◆ Data for this task
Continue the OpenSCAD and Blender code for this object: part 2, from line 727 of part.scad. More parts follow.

...

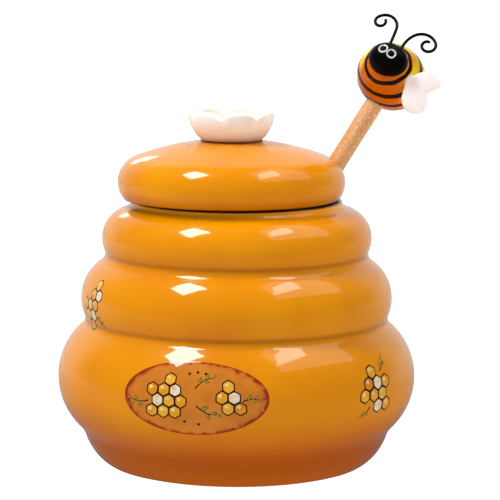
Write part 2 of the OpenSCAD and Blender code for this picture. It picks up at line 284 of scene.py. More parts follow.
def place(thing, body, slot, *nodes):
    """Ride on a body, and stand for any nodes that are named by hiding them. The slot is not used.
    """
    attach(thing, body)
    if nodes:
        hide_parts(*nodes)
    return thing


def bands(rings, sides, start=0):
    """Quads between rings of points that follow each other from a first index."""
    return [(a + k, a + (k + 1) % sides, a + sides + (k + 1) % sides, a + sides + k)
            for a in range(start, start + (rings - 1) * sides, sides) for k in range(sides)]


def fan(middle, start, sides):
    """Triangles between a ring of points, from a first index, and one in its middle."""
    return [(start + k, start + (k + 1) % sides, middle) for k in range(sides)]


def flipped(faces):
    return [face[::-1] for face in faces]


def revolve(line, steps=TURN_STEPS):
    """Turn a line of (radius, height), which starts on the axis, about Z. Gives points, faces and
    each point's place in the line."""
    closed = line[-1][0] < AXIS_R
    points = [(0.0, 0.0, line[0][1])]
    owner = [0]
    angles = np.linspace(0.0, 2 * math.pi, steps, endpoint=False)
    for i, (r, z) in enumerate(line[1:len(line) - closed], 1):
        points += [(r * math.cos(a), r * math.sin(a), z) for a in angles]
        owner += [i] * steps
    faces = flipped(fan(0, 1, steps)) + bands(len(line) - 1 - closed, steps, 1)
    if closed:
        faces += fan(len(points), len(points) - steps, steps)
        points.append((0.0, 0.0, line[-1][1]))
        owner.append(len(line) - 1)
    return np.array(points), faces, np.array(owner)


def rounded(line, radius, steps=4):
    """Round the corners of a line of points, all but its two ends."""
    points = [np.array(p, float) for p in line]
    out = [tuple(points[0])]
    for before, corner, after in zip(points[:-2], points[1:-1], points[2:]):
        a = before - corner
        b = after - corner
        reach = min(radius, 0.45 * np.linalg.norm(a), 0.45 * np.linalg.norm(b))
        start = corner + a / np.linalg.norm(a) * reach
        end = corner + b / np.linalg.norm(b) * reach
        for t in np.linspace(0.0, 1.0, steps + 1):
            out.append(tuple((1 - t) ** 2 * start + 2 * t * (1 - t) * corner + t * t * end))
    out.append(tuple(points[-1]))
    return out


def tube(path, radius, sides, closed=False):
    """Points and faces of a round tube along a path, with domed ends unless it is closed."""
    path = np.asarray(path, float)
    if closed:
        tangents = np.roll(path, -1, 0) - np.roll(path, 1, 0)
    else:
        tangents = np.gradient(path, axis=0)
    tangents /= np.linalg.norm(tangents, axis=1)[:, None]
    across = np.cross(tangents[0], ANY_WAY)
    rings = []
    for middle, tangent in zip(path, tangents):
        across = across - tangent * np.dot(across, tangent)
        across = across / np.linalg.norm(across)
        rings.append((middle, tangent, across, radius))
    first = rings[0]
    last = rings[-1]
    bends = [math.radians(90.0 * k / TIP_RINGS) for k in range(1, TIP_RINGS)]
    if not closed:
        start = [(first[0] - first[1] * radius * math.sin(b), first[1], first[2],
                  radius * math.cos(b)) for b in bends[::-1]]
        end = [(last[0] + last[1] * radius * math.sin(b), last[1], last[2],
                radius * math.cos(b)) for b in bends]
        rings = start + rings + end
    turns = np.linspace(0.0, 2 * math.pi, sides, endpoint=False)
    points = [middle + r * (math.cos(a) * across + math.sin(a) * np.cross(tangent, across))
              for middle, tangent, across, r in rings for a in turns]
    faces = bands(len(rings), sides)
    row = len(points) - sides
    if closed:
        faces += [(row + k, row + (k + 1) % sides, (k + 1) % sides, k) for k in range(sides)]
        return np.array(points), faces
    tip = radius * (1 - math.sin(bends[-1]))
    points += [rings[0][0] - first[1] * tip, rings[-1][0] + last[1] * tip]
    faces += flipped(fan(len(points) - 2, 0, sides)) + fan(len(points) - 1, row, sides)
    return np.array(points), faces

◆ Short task
Keep both end lines and retype everything in the records above from the line containing "attach(thing, body)" through the line containing "for a in range(start, start", exactly, with nothing else.

◆ Answer to this problem
    attach(thing, body)
    if nodes:
        hide_parts(*nodes)
    return thing


def bands(rings, sides, start=0):
    """Quads between rings of points that follow each other from a first index."""
    return [(a + k, a + (k + 1) % sides, a + sides + (k + 1) % sides, a + sides + k)
            for a in range(start, start + (rings - 1) * sides, sides) for k in range(sides)]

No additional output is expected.